Zaprószył ogień w Radzionkowie. 49-letni podpalacz z Bytomia jest już w rękach policji
Kryminalni z Radzionkowa namierzyli i zatrzymali mężczyznę podejrzanego o podpalenie budynku. Podpalacza pozwoliło namierzyć nagranie z monitoringu, należącego do jednego z mieszkańców. Mężczyzna usłyszał już zarzuty, a prokurator objął go policyjnym dozorem. Grozi mu 10 lat więzienia.
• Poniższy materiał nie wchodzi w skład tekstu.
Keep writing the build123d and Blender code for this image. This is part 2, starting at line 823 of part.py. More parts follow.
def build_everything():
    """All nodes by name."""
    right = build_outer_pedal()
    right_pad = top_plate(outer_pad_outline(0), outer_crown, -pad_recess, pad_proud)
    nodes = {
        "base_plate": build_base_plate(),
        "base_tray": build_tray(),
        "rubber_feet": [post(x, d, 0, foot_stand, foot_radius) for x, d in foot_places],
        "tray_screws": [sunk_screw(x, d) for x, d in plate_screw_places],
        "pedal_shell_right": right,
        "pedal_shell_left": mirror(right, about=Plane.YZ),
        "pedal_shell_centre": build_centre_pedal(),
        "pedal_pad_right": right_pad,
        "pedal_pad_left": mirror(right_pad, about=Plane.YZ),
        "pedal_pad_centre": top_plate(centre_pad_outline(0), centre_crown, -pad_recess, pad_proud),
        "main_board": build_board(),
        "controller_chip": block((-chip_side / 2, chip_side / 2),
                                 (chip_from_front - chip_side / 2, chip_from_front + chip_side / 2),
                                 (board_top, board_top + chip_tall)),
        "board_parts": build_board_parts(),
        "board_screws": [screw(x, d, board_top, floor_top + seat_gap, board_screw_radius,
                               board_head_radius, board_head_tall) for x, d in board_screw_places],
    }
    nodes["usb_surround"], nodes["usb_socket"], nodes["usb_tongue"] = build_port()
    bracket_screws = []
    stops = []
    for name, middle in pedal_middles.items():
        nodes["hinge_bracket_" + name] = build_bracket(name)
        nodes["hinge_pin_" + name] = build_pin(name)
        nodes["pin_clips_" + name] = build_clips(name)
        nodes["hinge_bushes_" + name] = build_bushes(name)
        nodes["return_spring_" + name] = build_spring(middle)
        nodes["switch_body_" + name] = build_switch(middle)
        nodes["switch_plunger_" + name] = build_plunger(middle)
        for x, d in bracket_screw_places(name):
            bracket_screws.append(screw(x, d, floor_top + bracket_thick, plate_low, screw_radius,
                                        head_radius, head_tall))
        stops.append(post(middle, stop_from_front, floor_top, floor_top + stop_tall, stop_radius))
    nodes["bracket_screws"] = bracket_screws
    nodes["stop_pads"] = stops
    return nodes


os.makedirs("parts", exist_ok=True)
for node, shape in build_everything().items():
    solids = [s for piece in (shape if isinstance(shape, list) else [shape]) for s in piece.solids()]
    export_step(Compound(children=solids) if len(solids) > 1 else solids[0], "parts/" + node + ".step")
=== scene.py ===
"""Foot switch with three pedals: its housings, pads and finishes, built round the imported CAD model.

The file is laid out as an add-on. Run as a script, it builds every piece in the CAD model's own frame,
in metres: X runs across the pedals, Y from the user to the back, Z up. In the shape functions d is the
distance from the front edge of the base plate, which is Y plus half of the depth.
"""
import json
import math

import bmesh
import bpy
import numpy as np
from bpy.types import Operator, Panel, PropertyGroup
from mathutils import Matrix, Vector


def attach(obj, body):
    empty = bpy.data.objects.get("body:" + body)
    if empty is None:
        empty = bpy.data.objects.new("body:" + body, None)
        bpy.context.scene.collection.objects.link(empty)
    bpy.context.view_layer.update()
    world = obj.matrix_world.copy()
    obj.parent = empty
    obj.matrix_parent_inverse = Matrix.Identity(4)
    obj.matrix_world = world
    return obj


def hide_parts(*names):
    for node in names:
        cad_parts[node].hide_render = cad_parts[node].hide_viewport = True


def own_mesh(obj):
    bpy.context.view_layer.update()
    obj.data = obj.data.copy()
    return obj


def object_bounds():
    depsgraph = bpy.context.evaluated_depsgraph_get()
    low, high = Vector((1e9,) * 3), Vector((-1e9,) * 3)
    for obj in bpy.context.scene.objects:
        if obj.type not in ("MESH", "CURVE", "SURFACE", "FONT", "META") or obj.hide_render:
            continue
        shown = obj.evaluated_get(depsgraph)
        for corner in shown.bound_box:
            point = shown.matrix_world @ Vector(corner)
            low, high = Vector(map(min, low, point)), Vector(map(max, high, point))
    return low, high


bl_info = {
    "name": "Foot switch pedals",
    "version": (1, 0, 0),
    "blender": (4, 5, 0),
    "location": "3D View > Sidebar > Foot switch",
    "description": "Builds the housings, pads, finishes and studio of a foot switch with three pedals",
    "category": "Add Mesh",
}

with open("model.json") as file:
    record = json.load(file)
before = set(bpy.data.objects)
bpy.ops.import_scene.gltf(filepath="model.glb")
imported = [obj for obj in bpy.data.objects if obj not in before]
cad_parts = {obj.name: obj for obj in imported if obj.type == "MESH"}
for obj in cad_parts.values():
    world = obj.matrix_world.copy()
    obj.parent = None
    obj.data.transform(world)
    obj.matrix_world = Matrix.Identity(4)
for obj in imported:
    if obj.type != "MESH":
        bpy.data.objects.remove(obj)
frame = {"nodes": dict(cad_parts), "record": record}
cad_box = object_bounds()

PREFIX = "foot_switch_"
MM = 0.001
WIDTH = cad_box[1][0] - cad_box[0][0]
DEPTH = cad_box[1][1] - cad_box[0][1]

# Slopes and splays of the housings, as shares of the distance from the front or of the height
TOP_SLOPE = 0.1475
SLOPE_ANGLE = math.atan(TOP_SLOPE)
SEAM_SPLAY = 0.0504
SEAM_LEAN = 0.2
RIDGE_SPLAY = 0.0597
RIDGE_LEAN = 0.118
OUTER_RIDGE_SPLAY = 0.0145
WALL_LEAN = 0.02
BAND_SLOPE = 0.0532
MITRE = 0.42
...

Kryminalni z Radzionkowa ustalili i zatrzymali 49-letniego mieszkańca Bytomia, podejrzanego o podpalenie niezamieszkałej nieruchomości przy ul. Ogiermana w Radzionkowie.
Policjanci weryfikowali każdą informację, przesłuchiwali świadków i sprawdzali każdy wątek. Na podstawie zgromadzonych materiałów, funkcjonariusze namierzyli i zatrzymali podpalacza.
Niewątpliwie w poszukiwaniach piromana pomógł zapis monitoringu, przekazany przez jednego z mieszkańców Radzionkowa.
Do zdarzenia doszło 9 grudnia 2017 r. Budynek, który został podpalony, był na szczęście niezamieszkały. Pożar, z uwagi na ciasną zabudowę, był bardzo niebezpieczny dla sąsiadujących budynków oraz zamieszkujących w nich osób.
Dzięki szybkiej reakcji służb ratunkowych nie doszło do tragedii. Podpalacz z Bytomia usłyszał już zarzut. Prokurator zastosował wobec niego dozór policji. Za popełnione przestępstwo grozi mu nawet 10 lat więzienia.